What Is Music Retro?

Music Retro is a nostalgia blog dedicated to the music of 1993 to 2004 — twelve years that changed popular music forever. We cover the biggest hits, the most important albums, the breakthrough artists, and the cultural moments that defined the era, organized year by year so you can relive the music as it happened.

Whether you grew up taping songs off the radio, buying CDs at the mall, downloading MP3s on Napster, or watching TRL after school, this is the music that shaped you. Music Retro is here to celebrate it, remember it, and put it in context.

Why 1993-2004?

We chose this window because it represents a distinct era in music history — one with a clear beginning, middle, and end.

It begins in 1993, when grunge was at its peak, hip-hop was entering its golden age, and artists like Wu-Tang Clan, Nirvana, and Whitney Houston were producing some of the most influential work of their careers. The nineties were a period of extraordinary creative diversity, where alternative rock, hip-hop, R&B, electronic music, and pop all thrived simultaneously.

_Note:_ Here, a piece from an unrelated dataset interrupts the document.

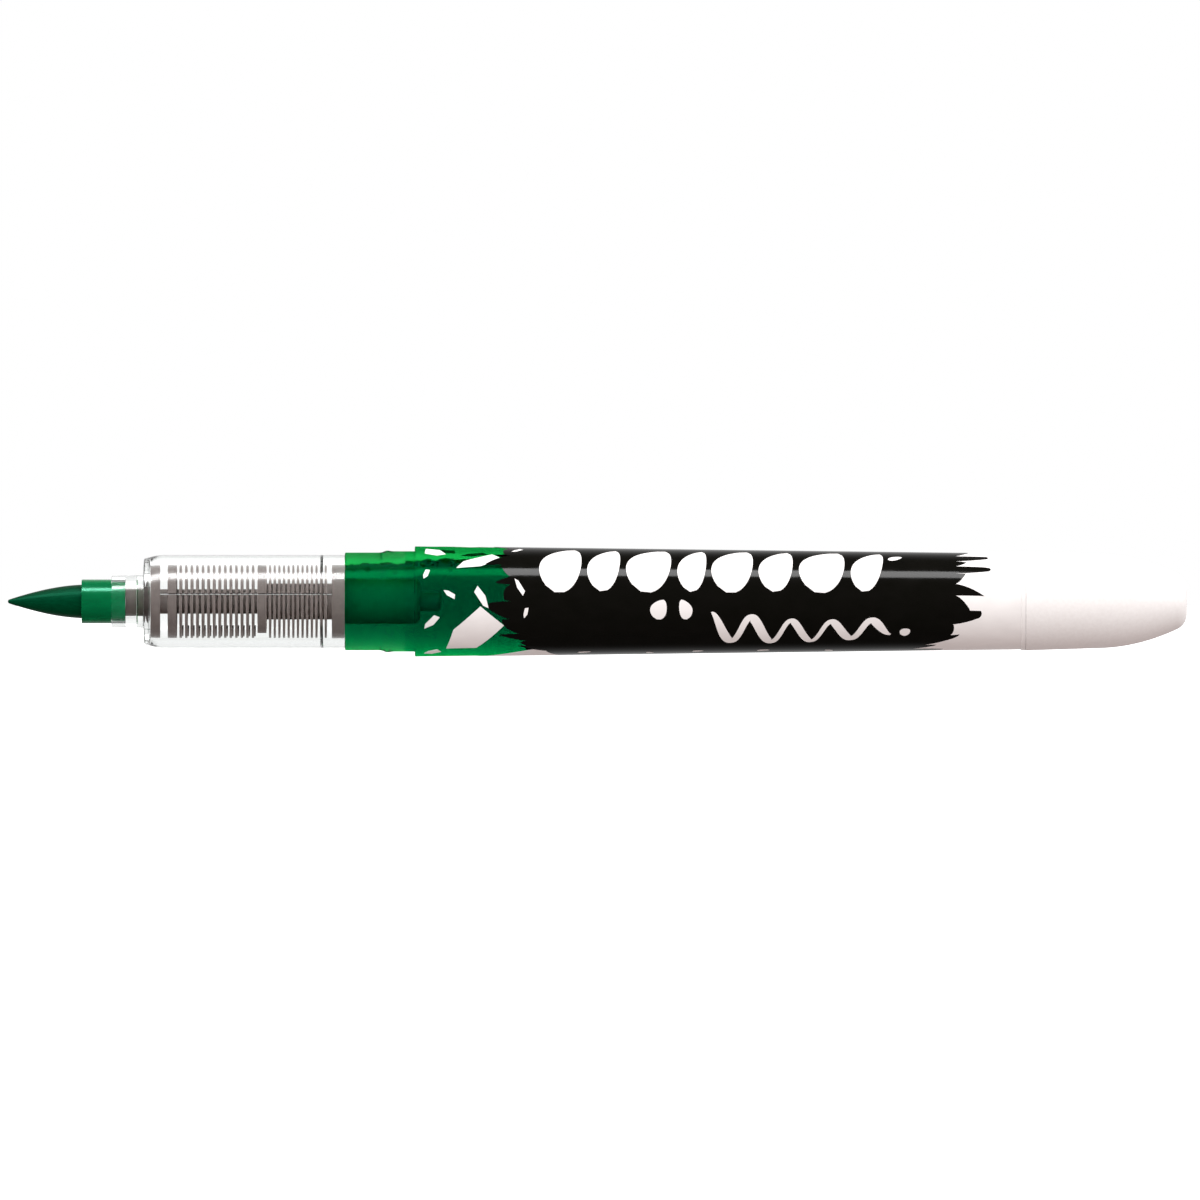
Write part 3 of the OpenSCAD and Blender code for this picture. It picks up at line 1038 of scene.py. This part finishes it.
def nicks():
    """Small gaps in the black, where the white below shows through."""
    torn = [chip(-8.9, 16, 2.2, 0.6, -62, 0.1), chip(-8.2, -12, 1.3, 0.5, 70), chip(-9.2, 70, 1.5, 0.5, 30)]
    low = [leaf(x, -73 + tilt / 4, length, 0.35, tilt) for x, length, tilt in
           ((-1.5, 1.6, 8), (6.0, 0.9, -10), (11.5, 1.3, 4), (19.0, 1.5, 6), (26.5, 1.0, -8))]
    back = [leaf(-7.9, 112, 2.0, 0.5, 30), leaf(-8.8, 160, 1.4, 0.5, -50), leaf(37.9, 140, 2.0, 0.4, 10)]
    return torn + low + back


def stepped(outline):
    """The outline with its long edges divided, so that none of them cuts a corner of the round barrel."""
    points, step = [], 0.3
    for a, b in zip(outline, outline[1:] + outline[:1]):
        parts = max(1, math.ceil(abs(b.y - a.y) / step))
        points += [a.lerp(b, k / parts) for k in range(parts)]
    return points


def in_rows(outline):
    """The outline's edges, listed under each row of the sheet that they cross: few are tried per facet."""
    rows = {}
    for a, b in zip(outline, outline[1:] + outline[:1]):
        for row in range(math.floor(min(a.y, b.y)), math.floor(max(a.y, b.y)) + 1):
            rows.setdefault(row, []).append((a, b))
    return rows


def wound(x, v, rows):
    """True where the outline winds round the point."""
    turns = 0
    for a, b in rows.get(math.floor(v), ()):
        if (a.y <= v) != (b.y <= v) and x < a.x + (v - a.y) / (b.y - a.y) * (b.x - a.x):
            turns += 1 if b.y > a.y else -1
    return turns != 0


def build_print():
    """Cuts the outlines into one sheet, sorts its facets by colour, and wraps each colour on the barrel."""
    layers = [("white", shape) for shape in [white_ground()] + scraps()] + [("black", black_band())]
    layers += [("white", shape) for shape in dabs() + squiggle() + nicks()]
    layers = [(kind, stepped(shape)) for kind, shape in layers]
    low, high = arc_length(SHEET_FROM), arc_length(SHEET_TO)
    last_x = SEAM_X - 0.01
    points, edges = [], []
    sheet = [Vector((FILM_X, low)), Vector((last_x, low)), Vector((last_x, high)), Vector((FILM_X, high))]
    for outline in [sheet] + [shape for _, shape in layers]:
        first, count = len(points), len(outline)
        points += outline
        edges += [(first + i, first + (i + 1) % count) for i in range(count)]
    columns, turns = 96, 108
    stations = [FILM_X + (FILM_END_X - FILM_X) * i / columns for i in range(columns + 1)]
    stations += [FILM_END_X + 0.06, last_x]
    points += [Vector((x, low + (high - low) * k / turns)) for x in stations for k in range(turns + 1)]
    flat, _, facets, *_ = delaunay_2d_cdt(points, edges, [], 0, 1e-5)
    tables = [(kind, min(p.x for p in shape), max(p.x for p in shape), in_rows(shape))
              for kind, shape in layers]
    sorted_facets = {"white": [], "black": []}
    for facet in facets:
        x = sum(flat[i].x for i in facet) / len(facet)
        v = sum(flat[i].y for i in facet) / len(facet)
        if not (FILM_X < x < last_x and low < v < high):
            continue
        colour = None
        for kind, x0, x1, rows in tables:
            if x0 < x < x1 and wound(x, v, rows):
                colour = kind
        if colour:
            sorted_facets[colour].append(facet)
    wrap_print("black_print", flat, sorted_facets["black"], BLACK)
    wrap_print("white_print", flat, sorted_facets["white"], WHITE, "print_film")


def wrap_print(name, flat, facets, material, *stands_for):
    """One colour of the print as a thin closed skin on the barrel."""
    work = bmesh.new()
    outer, inner = {}, {}
    for i in sorted({i for facet in facets for i in facet}):
        outer[i] = work.verts.new(turned_point(flat[i].x, flat[i].y, PRINT_SKIN))
        inner[i] = work.verts.new(turned_point(flat[i].x, flat[i].y, 0))
    sides = set()
    for facet in facets:
        work.faces.new([outer[i] for i in facet])
        work.faces.new([inner[i] for i in reversed(facet)])
        sides.update(zip(facet, (*facet[1:], facet[0])))
    for a, b in sorted(sides):
        if (b, a) not in sides:
            work.faces.new([outer[b], outer[a], inner[a], inner[b]])
    bmesh.ops.remove_doubles(work, verts=work.verts, dist=1e-7)
    bmesh.ops.recalc_face_normals(work, faces=work.faces)
    mesh = bpy.data.meshes.new(name)
    work.to_mesh(mesh)
    work.free()
    sharpen(mesh, 40)
    finish_piece(new_object(name, mesh), material, "print", *stands_for)


build_print()


# ---------------------------------------------------------------- studio

def make_floor():
    """A pale floor just under the pen. Only the camera sees it: the pen's underside looks into the dim."""
    half = 30.0
    level = -(FILM_R + 0.02) * MM
    mesh = bpy.data.meshes.new("floor")
    mesh.from_pydata([(-half, -half, level), (half, -half, level), (half, half, level), (-half, half, level)],
                     [], [(0, 1, 2, 3)])
    floor = new_object("floor", mesh)
    material, _ = principled(
        "pale_floor", Base_Color=(0.82, 0.82, 0.82, 1), Roughness=1.0, Specular_IOR_Level=0.0)
    mesh.materials.append(material)
    floor.visible_diffuse = False
    floor.visible_glossy = False
    floor.visible_transmission = False


def make_world():
    """Plain soft studio light, set apart for each kind of ray.

    It is white to the camera, from above on matt surfaces, dim in reflections, and an even white behind
    clear plastic with more of it from above.
    """
    world = bpy.data.worlds.new("studio")
    bpy.context.scene.world = world
    world.use_nodes = True
    world.cycles.sampling_method = "NONE"
    tree = world.node_tree
    tree.nodes.clear()
    output = tree.nodes.new("ShaderNodeOutputWorld")
    background = tree.nodes.new("ShaderNodeBackground")
    rays = tree.nodes.new("ShaderNodeLightPath")
    place = tree.nodes.new("ShaderNodeTexCoord")
    axes = tree.nodes.new("ShaderNodeSeparateXYZ")
    tree.links.new(place.outputs["Generated"], axes.inputs[0])

    def fade(axis, start, end, smooth=True):
        made = tree.nodes.new("ShaderNodeMapRange")
        made.interpolation_type = "SMOOTHSTEP" if smooth else "LINEAR"
        made.inputs["From Min"].default_value, made.inputs["From Max"].default_value = start, end
        tree.links.new(axes.outputs[axis], made.inputs["Value"])
        return made.outputs["Result"]

    def mixed(factor, a, b):
        made = tree.nodes.new("ShaderNodeMix")
        made.data_type = "RGBA"
        made.clamp_factor = True
        tree.links.new(factor, made.inputs["Factor"])
        for name, value in (("A", a), ("B", b)):
            socket = next(i for i in made.inputs if i.name == name and i.type == "RGBA")
            if isinstance(value, tuple):
                socket.default_value = (*value, 1)
            else:
                tree.links.new(value, socket)
        return next(o for o in made.outputs if o.type == "RGBA")

    matt = mixed(fade("Z", -1, 1, smooth=False), (0.12, 0.02, 0.0), (2.5, 2.5, 2.5))
    gloss = mixed(fade("Y", 0.3, 0.95), (0.07, 0.07, 0.07), (0.75, 0.75, 0.75))
    behind = mixed(fade("Z", 0.15, 0.75), (1.0, 1.0, 1.0), (1.6, 1.6, 1.6))
    behind = mixed(fade("Z", -0.6, -1.0), behind, (0.85, 0.85, 0.85))
    light = mixed(rays.outputs["Is Glossy Ray"], matt, gloss)
    light = mixed(rays.outputs["Is Transmission Ray"], light, behind)
    light = mixed(rays.outputs["Is Camera Ray"], light, (1.0, 1.0, 1.0))
    tree.links.new(light, background.inputs["Color"])
    tree.links.new(background.outputs["Background"], output.inputs["Surface"])


def make_strip():
    """A long strip softbox above and in front of the pen, which gives glossy surfaces a narrow gleam."""
    light = bpy.data.lights.new("strip", "AREA")
    light.shape = "RECTANGLE"
    light.size, light.size_y = 0.8, 0.15
    radiance = 22.0
    light.energy = radiance * math.pi * light.size * light.size_y
    strip = bpy.data.objects.new("strip", light)
    bpy.context.scene.collection.objects.link(strip)
    elevation, distance = math.radians(66), 0.5
    strip.location = (0, -distance * math.cos(elevation), distance * math.sin(elevation))
    strip.rotation_euler = (math.radians(90) - elevation, 0, 0)
    strip.visible_camera = False
    strip.visible_diffuse = False
    strip.visible_transmission = False


def make_camera():
    """Square on to the pen from the side, through a long lens."""
    data = bpy.data.cameras.new("camera")
    data.lens, data.sensor_width = 1000, 36
    camera = bpy.data.objects.new("camera", data)
    bpy.context.scene.collection.objects.link(camera)
    width = 0.1374
    camera.location = (0.0003, -width * data.lens / data.sensor_width, 0.00017)
    camera.rotation_euler = (math.radians(90), 0, 0)
    data.clip_start, data.clip_end = 0.01, 100
    bpy.context.scene.camera = camera


make_floor()
make_world()
make_strip()
make_camera()
bpy.context.scene.view_settings.view_transform = "Standard"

It ends in 2004, when the music industry was in the middle of its digital transformation. The iTunes Store had launched, the iPod was ubiquitous, and streaming was on the horizon. The album format was giving way to the single, and the way people discovered and consumed music was fundamentally changing.

In between, we saw the rise and fall of boy bands, the Britpop wars, the East Coast-West Coast rivalry, the emergence of nu-metal, the garage rock revival, the Latin pop explosion, and the beginning of the digital revolution. It was an era when music felt central to culture in a way that has become harder to replicate in the age of infinite content.

What You Will Find Here

Music Retro is organized around two main sections:

Year pages — Our core content. Each year from 1993 through 2004 gets its own dedicated page covering the biggest albums, breakthrough artists, chart-topping singles, and cultural moments. These are meant to be read as individual entries or as a continuous narrative of how music evolved across the era.

Blog posts — Deeper dives into specific topics: why 1994 might be the greatest year in music history, how Napster changed everything, the TRL era, the greatest one-hit wonders, and the East Coast vs West Coast story.

Our Approach

We write about music with love and honesty. Every artist mentioned on this site made music that mattered to somebody, and we try to explain why — even when we are covering genres or artists that critics dismissed at the time. Boy bands mattered. Nu-metal mattered. One-hit wonders mattered. The goal is not to rank or judge but to remember and contextualize.

We do not embed music or videos on this site. Instead, we write about the music in a way that we hope captures why it mattered, what it sounded like, and what it meant to the people who loved it. If our writing sends you back to your favorite streaming service to listen again, we have done our job.